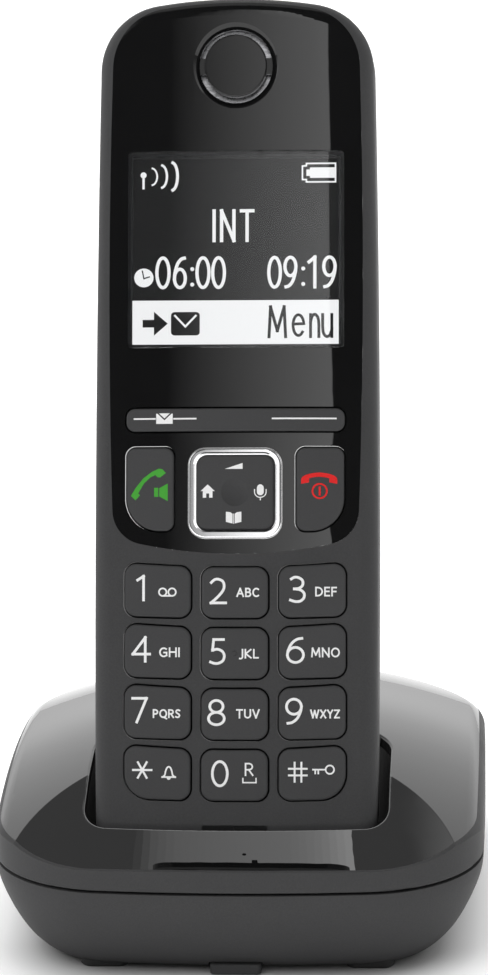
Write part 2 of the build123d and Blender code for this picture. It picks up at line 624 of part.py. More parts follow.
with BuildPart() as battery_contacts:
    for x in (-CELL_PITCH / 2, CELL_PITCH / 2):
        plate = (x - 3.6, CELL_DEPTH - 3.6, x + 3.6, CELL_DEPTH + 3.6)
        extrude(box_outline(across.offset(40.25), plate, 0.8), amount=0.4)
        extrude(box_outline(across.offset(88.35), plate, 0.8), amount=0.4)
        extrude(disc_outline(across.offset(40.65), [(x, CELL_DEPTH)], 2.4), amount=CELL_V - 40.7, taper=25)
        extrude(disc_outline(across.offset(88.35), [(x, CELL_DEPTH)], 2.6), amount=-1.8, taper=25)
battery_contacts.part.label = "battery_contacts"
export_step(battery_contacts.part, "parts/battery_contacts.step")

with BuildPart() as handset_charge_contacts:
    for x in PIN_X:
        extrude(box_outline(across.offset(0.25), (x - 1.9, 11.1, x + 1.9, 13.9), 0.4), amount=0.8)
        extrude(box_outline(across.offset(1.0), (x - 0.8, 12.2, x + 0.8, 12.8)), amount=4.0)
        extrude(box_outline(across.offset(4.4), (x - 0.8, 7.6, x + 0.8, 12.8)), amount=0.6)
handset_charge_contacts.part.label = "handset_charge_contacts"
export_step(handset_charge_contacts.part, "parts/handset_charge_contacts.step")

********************

* **YOUR INSTRUCTIONS**:
Identify and copy lines that hold the string "parts".

* **EXERCISE OUTPUT**:
Write part 2 of the build123d and Blender code for this picture. It picks up at line 624 of part.py. More parts follow.
export_step(battery_contacts.part, "parts/battery_contacts.step")
export_step(handset_charge_contacts.part, "parts/handset_charge_contacts.step")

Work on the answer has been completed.